Red meats and processed meats like bacon, salami and sausage are strongly associated with bowel cancer, according to the most authoritative study ever on the issue.
The report by the World Cancer Research Fund/American Institute for Cancer Research’s Continuous Update Project examined an extra 10 studies to the 14 already reviewed as part of a literature review released in 2007.
The review panel concluded there was a strong link between red meat consumption and bowel cancer, advising that people eat no more than 500g of cooked red meat per week – around five or six medium serves of roast beef, lamb or pork. Eating an extra 100g per day of red meat increases bowel cancer risk by 17%, the panel found.

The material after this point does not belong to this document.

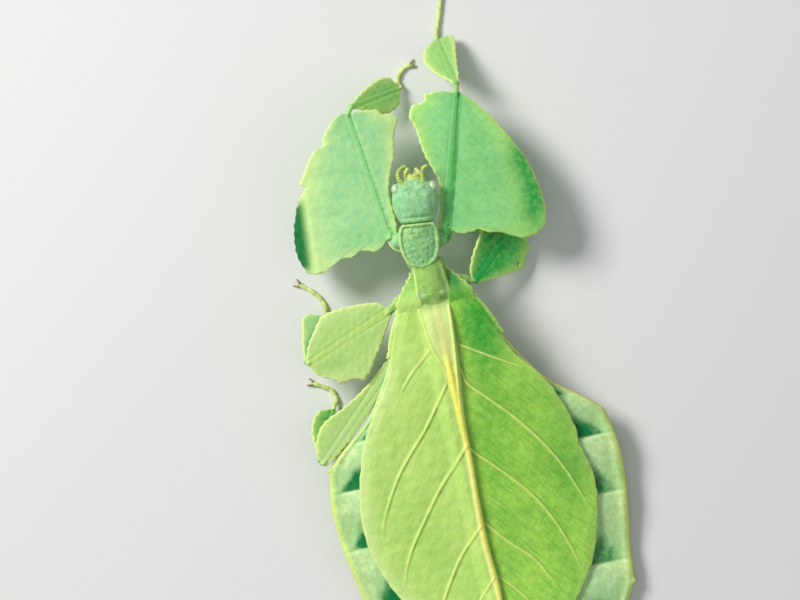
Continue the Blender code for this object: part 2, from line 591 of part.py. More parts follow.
def build_mouthparts(place):
    """The labrum over the jaws, with a palp on each side."""
    lift = front_height(-16.0)
    labrum = ball("labrum", (0.0, -15.9, -0.4 + lift), LABRUM_SIZE, place)
    jaws = ball("jaws", (0.0, -15.7, -1.2 + lift), (1.5, 0.9, 0.8), place)
    palps = []
    for path in PALPS:
        line = flowing_line([(x, y, z + lift) for x, y, z in path], 0.4)
        radii = [0.36 - 0.1 * i / len(line) for i in range(len(line))]
        palps.append(tube("palp", line, radii, place))
    return fuse("mouthparts", [labrum, jaws, *palps])


def build_pronotum():
    """The prothorax with its raised shield."""
    place = front_place()
    body = make_object("pronotum_body", loft_mesh(PRONOTUM_SECTIONS, front_height, 18), place)
    outline = toothed_outline(SHIELD_OUTLINE, 1.2)
    rim = [*outline, outline[0]]

    def top(x, y):
        raised = 0.3 * max(0.0, 1 - distance_to(Vector((x, y)), rim) / 0.9)
        return front_height(y) + 2.55 + raised - 0.055 * x * x

    def bottom(x, y):
        return front_height(y) + 1.3 - 0.055 * x * x

    inner = toothed_outline([(p[0] * 0.78, -3.6 + (p[1] + 3.6) * 0.78, *p[2:]) for p in SHIELD_OUTLINE], 1.2)
    shield = make_object("shield", leaf_mesh(outline, [[*inner, inner[0]]], top, bottom, 1.6), place)
    finish(fuse("pronotum", [body, shield]), BLUE_GREEN)


def flange(name, outline_points, side, level):
    """A thin toothed plate along one side of the thorax."""
    points = [(side * p[0], *p[1:]) for p in outline_points]
    outline = toothed_outline(points, OUTLINE_STEP)

    def top(x, y):
        return body_height(y) + level - 0.05 * max(0.0, abs(x) - 3.0) + MEMBRANE / 2

    def bottom(x, y):
        return top(x, y) - MEMBRANE

    return make_object(name, leaf_mesh(outline, [], top, bottom, 2.0))


def build_thorax():
    """Mesothorax and metathorax, each with a toothed flange along both sides."""
    for name, sections, edge, level in (
        ("mesothorax", MESOTHORAX_SECTIONS, MESOTHORAX_FLANGE, -0.5),
        ("metathorax", METATHORAX_SECTIONS, METATHORAX_FLANGE, 0.0),
    ):
        body = make_object(name + "_body", loft_mesh(sections, body_height))
        flanges = [flange(name + "_flange", edge, side, level) for side in (1, -1)]
        part = fuse(name, [body, *flanges])
        if name == "mesothorax":
            place = front_place()
            slice_off(part, place @ (Vector((0.0, NECK_BACK + GAP, 0.0)) * MM), -place.col[1].xyz)
        finish(part, LEAF_GREEN)


def abdomen_fold(share, y):
    """How far the side lobes dip within each segment, deepest before the segment's end."""
    ends = [METATHORAX_BACK, *SEGMENT_ENDS, ABDOMEN_TIP]
    i = max(k for k in range(len(ends) - 1) if ends[k] <= max(y, ends[0]))
    phase = (y - ends[i]) / (ends[i + 1] - ends[i])
    return FOLD_DEPTH * ease(share, 0.45, 0.85) * math.sin(math.pi * min(max(phase, 0.0), 1.0) ** 2)


def abdomen_top(x, y):
    share = min(abs(x) / abdomen_half_width(y), 1.0)
    crown = crown_height(y) * (1 - share**2) - MARGIN_DROOP * share**4
    return body_height(y) + MEMBRANE / 2 + crown - abdomen_fold(share, y)


def abdomen_bottom(x, y):
    share = min(abs(x) / abdomen_half_width(y), 1.0)
    keel = keel_depth(y) * math.exp(-((x / KEEL_HALF_WIDTH) ** 2))
    edge = MARGIN_DROOP * share**4
    low = body_height(y) - MEMBRANE / 2 - edge - keel * (1 - share**6) - abdomen_fold(share, y)
    return max(low, 0.0)


def build_abdomen():
    """The broad flat abdomen: thin wavy side lobes, a thick keel, and a short pointed tail."""
    left = []
    for y, w in ABDOMEN_HALF_WIDTHS:
        spur = ABDOMEN_SPURS.get(y, 0.0)
        left.append((w + spur, y, TOOTH) if spur else (w, y))
    left[0] = (left[0][0], METATHORAX_BACK, TOOTH)
    left[-1] = (left[-1][0], ABDOMEN_TIP, TOOTH)
    right = [(-p[0], *p[1:]) for p in reversed(left)]
    outline = toothed_outline([*left, *right], OUTLINE_STEP)
    lines = []
    for y in SEGMENT_ENDS:
        half = abdomen_half_width(y) - 1.2
        lines.append(flowing_line([(-half, y), (-half / 2, y), (0.0, y), (half / 2, y), (half, y)], 3.0))
    for x in (-4.5, 4.5):
        lines.append([Vector((x, y)) for y in np.arange(10.0, 72.0, 4.0)])
    abdomen = make_object("abdomen", leaf_mesh(outline, lines, abdomen_top, abdomen_bottom, FILL_STEP))
    return finish(abdomen, PALE_GREEN)


def build_cerci():
    """The two small flat cerci at the tip of the abdomen."""
    level = body_height(ABDOMEN_TIP)
    for name, side in (("cercus_left", 1), ("cercus_right", -1)):
        points = [
            (0.35, 0.3, TOOTH), (1.7, 0.3, TOOTH), (2.0, 1.3), (1.7, 2.4), (1.0, 3.1, TOOTH), (0.45, 1.8),
        ]
        outline = toothed_outline([(side * p[0], ABDOMEN_TIP + p[1], *p[2:]) for p in points], 1.0)
        sheet = leaf_mesh(outline, [], lambda x, y: level + 0.2, lambda x, y: level - 0.35, 1.0)
        finish(make_object(name, sheet), PALE_GREEN)


def wing_middle(x, y, lift_side):
    """Height of a wing cover's middle. The left one rises to lie over the right one at the midline."""
    height = body_height(y) + wing_rise(y) - WING_CAMBER * (x / WING_HALF_WIDTH) ** 2
    if lift_side:
        height += WING_OVERLAP_RISE * (1 - ease(x, OVERLAP_TO, OVERLAP_FROM))
    return height


def build_wing(name, edge, veins, lift_side):
    """A leaf-like wing cover with its veins raised in the upper surface."""
    outline = toothed_outline(edge, OUTLINE_STEP)
    ridges = [(width, height, flowing_line(path, 3.0)) for width, height, path in veins]
    lines = []
    for width, _, path in ridges:
        lines.append(path)
        for side in (1, -1):
            lines.append([p for p in beside(path, side * width) if inside(p, outline)])

    def top(x, y):
        p = Vector((x, y))
        raised = max(h * max(0.0, 1 - distance_to(p, path) / w) for w, h, path in ridges)
        return wing_middle(x, y, lift_side) + MEMBRANE / 2 + raised

    def bottom(x, y):
        return wing_middle(x, y, lift_side) - MEMBRANE / 2

    return finish(make_object(name, leaf_mesh(outline, lines, top, bottom, FILL_STEP)), LEAF_GREEN)


def segment_place(start, end, roll):
    """A frame with X along a leg segment and its flat side up, rolled about X."""
    along = (end - start).normalized()
    across = Vector((0, 0, 1)).cross(along).normalized()
    up = along.cross(across)
    turn = Matrix((along, across, up)).transposed().to_4x4()
    return Matrix.Translation(start * MM) @ turn @ Matrix.Rotation(math.radians(roll), 4, "X")


def lobed_segment(name, start, end, sides, radii, leg):
    """A leg segment: a round shaft along its middle and a leaf-like lobe on each side."""
    length = (end - start).length
    near, far = radii
    reach = leg["mirror"] * leg.get("reach", 1.0)
    ends = leg["mirror"] * math.copysign(1.0, sides[0][0][1])
    ring = [(0.0, ends * near, TOOTH)]
    ring += [(s * length, v * reach, *mark) for s, v, *mark in sides[0]]
    ring += [(length, ends * far, TOOTH), (length, -ends * far, TOOTH)]
    ring += [(s * length, v * reach, *mark) for s, v, *mark in sides[1]]
    ring += [(0.0, -ends * near, TOOTH)]
    outline = serrated(toothed_outline(ring, SERRATION_STEP), 1.6 * near)
    stations = np.linspace(0.0, length, max(3, round(length / 3.2) + 1))
    lines = []
    for share in (0.0, 0.62, -0.62, 1.0, -1.0):
        inner = stations if share == 0.0 or abs(share) < 1 else stations[1:-1]
        lines.append([Vector((s, share * (near + (far - near) * s / length))) for s in inner])

    def half_thickness(x, y):
        radius = near + (far - near) * min(max(x / length, 0.0), 1.0)
        return max(MEMBRANE / 2, math.sqrt(max(radius**2 - y**2, 0.0)))

    hem = [Vector((s * length, v)) for s, v in leg.get("hem", ())]
    if hem:
        lines.append([hem[0].lerp(hem[1], i / 8) for i in range(9)])

    def middle(x, y):
        level = -leg["droop"] * ease(abs(y), 1.0, 18.0)
        if hem and hem[0].x < x < hem[1].x:
            past = y - (hem[0].y + (x - hem[0].x) * (hem[1].y - hem[0].y) / (hem[1].x - hem[0].x))
            level -= HEM_SLOPE * max(past, 0.0)
        return level

    holes = []
    for s, v, radius in leg.get("holes", ()):
        centre = Vector((s * length, v * reach))
        holes.append([centre + Vector((math.cos(a), math.sin(a))) * radius for a in np.linspace(0, 5.0, 6)])
    bm = leaf_mesh(
        outline,
        lines,
        lambda x, y: middle(x, y) + half_thickness(x, y),
        lambda x, y: middle(x, y) - half_thickness(x, y),
        FILL_STEP,
        holes,
    )
    return make_object(name, bm, segment_place(start, end, leg["roll"]))


def joint_line(start, leave, end, arrive, pull, count=7):
    """A curved line that leaves one point and arrives at another in given directions."""
    line = []
    for i in range(count):
        t = i / (count - 1)
        a, b = 2 * t**3 - 3 * t**2 + 1, 3 * t**2 - 2 * t**3
        line.append(a * start + b * end + pull * ((t**3 - 2 * t**2 + t) * leave + (t**3 - t**2) * arrive))
    return line


def build_leg(name, leg, thorax_parts):
    """One leg: coxa with trochanter, femur, tibia and tarsus, each a node of its own."""
    coxa, hip, knee, shin, ankle = (Vector(leg[k]) for k in ("coxa", "hip", "knee", "shin", "ankle"))
    thigh, lower = (knee - hip).normalized(), (ankle - shin).normalized()
    near, far = leg["shaft"]

    stub = hip - thigh * GAP
    line = [*joint_line(coxa, (hip - coxa).normalized(), stub - thigh * 0.5, thigh, 1.5, 6), stub]
    share = np.linspace(0.0, 1.0, len(line))
    radii = [leg["coxa_radius"] * (1 - s) + near * s for s in share]
    root = tube(name + "_coxa", line, radii)
    finish(clear_of(root, thorax_parts), PALE_GREEN)

    femur = lobed_segment(name + "_femur", hip, knee, leg["femur"], (near, far), leg)
    finish(femur, BLUE_GREEN if name.startswith("fore") else LEAF_GREEN)

    flat = {"mirror": leg["mirror"], "reach": leg.get("reach", 1.0), "roll": 0.0, "droop": 0.0}
    blade = lobed_segment(name + "_blade", shin, ankle, leg["tibia"], (far, 0.42), flat)
    bend = joint_line(knee + thigh * GAP, thigh, shin + lower * 0.6, lower, 2.2, 8)
    neck = tube(name + "_neck", bend, [far * 0.8] * len(bend))
    finish(fuse(name + "_tibia", [blade, neck]), PALE_GREEN)
    build_tarsus(name + "_tarsus", ankle + lower * GAP, lower, leg["toes"])


def build_tarsus(name, ankle, lower, toes):
    """A foot of five padded joints flat on the floor, with two claws."""
    line = flowing_line([ankle, ankle + lower * 0.5, *toes], 0.05)
    count = 3 * TARSUS_JOINTS
    points, radii = [], []
    for i in range(count + 1):
        points.append(line[round(i / count * (len(line) - 1))])
        pinch = 0.7 if i % 3 == 0 and 0 < i < count else 1.0
        radii.append(TARSUS_RADIUS * pinch * (0.84 if i == 0 else 1.0))
    foot = flatten_at_floor(tube(name + "_pads", points, radii))
    heading = (Vector(toes[-1]) - Vector(toes[-2])).normalized()
    aside = Vector((-heading.y, heading.x, 0.0))
    claws = []
    for side in (1, -1):
        start = Vector(toes[-1]) + aside * side * 0.2 - heading * 0.3 + Vector((0, 0, 0.12))
        tip = start + heading * CLAW_LENGTH + aside * side * 0.5
        middle = (start + tip) / 2 + Vector((0, 0, 0.2))
        tip.z = 0.2
        line = joint_line(start, (middle - start).normalized(), tip, (tip - middle).normalized(), 0.8, 5)
        claws.append(tube("claw", line, [0.27 - 0.045 * i for i in range(len(line))]))
    finish(fuse(name, [foot, *claws]), YELLOW)


def build_insect():
    build_head()
    build_pronotum()
    build_thorax()
    build_abdomen()
    build_cerci()
    build_wing("wing_cover_left", WING_LEFT_EDGE, VEINS_LEFT, True)
    build_wing("wing_cover_right", WING_RIGHT_EDGE, VEINS_RIGHT, False)
    prothorax = (PRONOTUM_SECTIONS, front_height, front_place())
    mesothorax = (MESOTHORAX_SECTIONS, body_height, None)
    metathorax = (METATHORAX_SECTIONS, body_height, None)
    carriers = {"fore": [prothorax], "mid": [mesothorax, metathorax], "hind": [metathorax]}
    for name, leg in LEGS.items():
        build_leg(name, leg, carriers[name.split("_")[0]])
    shift = Matrix.Translation(Vector((-CENTRE[0], -CENTRE[1], 0.0)) * MM)
    for obj in INSECT.objects:
        obj.matrix_world = shift @ obj.matrix_world


for old in list(bpy.data.objects):
    bpy.data.objects.remove(old)
INSECT = bpy.data.collections.new("leaf_insect")
bpy.context.scene.collection.children.link(INSECT)
build_insect()
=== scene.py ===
"""The looks of the leaf insect: finer pieces than the solids, their materials, the light and the camera.

Lengths are in millimetres in the body's frame, as in the part, and become metres about CENTRE as each
piece is made. X points to the insect's left, the head faces -Y and the floor is z = 0.
"""

import functools
import math

import bmesh
import bpy
import numpy as np
from mathutils import Matrix, Vector


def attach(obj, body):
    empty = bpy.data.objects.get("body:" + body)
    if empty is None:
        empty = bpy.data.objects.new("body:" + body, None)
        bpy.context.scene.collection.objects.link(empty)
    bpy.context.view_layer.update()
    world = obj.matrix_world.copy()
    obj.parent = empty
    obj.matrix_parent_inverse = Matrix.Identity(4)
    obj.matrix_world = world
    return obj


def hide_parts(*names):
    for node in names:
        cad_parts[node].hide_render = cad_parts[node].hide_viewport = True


MM = 0.001
CENTRE = (0.36, 13.22)
TOOTH = "tooth"
MEMBRANE = 0.55
EDGE_THICKNESS = 0.14
EDGE_ROUNDING = 0.5
ROUND_CAP = 0.7

# How many faces across and along each kind of piece
HEAD_GRID = (128, 120)
SHIELD_GRID = (84, 90)
PROTHORAX_GRID = (96, 80)
MESOTHORAX_GRID = (120, 80)
METATHORAX_GRID = (120, 60)
FLANGE_GRID = (30, 80)
ABDOMEN_GRID = (150, 290)
CERCUS_GRID = (24, 40)
WING_GRID = (120, 300)
PLATE_GRID = (30, 50)
SHIN_GRID = (48, 110)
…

Processed meats like ham, smoked meats, hot dogs and other popular deli choices should be avoided altogether, they found. Eating an extra 100g per day of processed meat increases bowel cancer risk by 36%, boosting the average person’s risk of bowel cancer from five in 100 to seven in 100.
Being overweight and carrying excess abdominal fat also increases the risk of bowel cancer, while boosting fibre and garlic intake and exercise can reduce the risk, they found.
Ian Olver, CEO of the Australian Cancer Council and a clinical professor at the University of Sydney, said all the evidence pointed to the same conclusion.
“When everything lines up in the same direction, you can be more definitive in your advice. They have strengthened the reason for their recommendations that we should cut down our intake of red meat as part of a balanced diet,” he said, adding that barbecuing meat was particularly bad because it increases the amount of carcinogens ingested compared to slow-cooked meat.
The fattiness of deli meats and marbled meats appear to be the prime reason for the increase in bowel cancer risk, he said.
“But as for cutting it out altogether, it is difficult to take that step completely,” he said. “People tend to react adversely to people wanting to ban things. People should have to strike that balance for themselves.”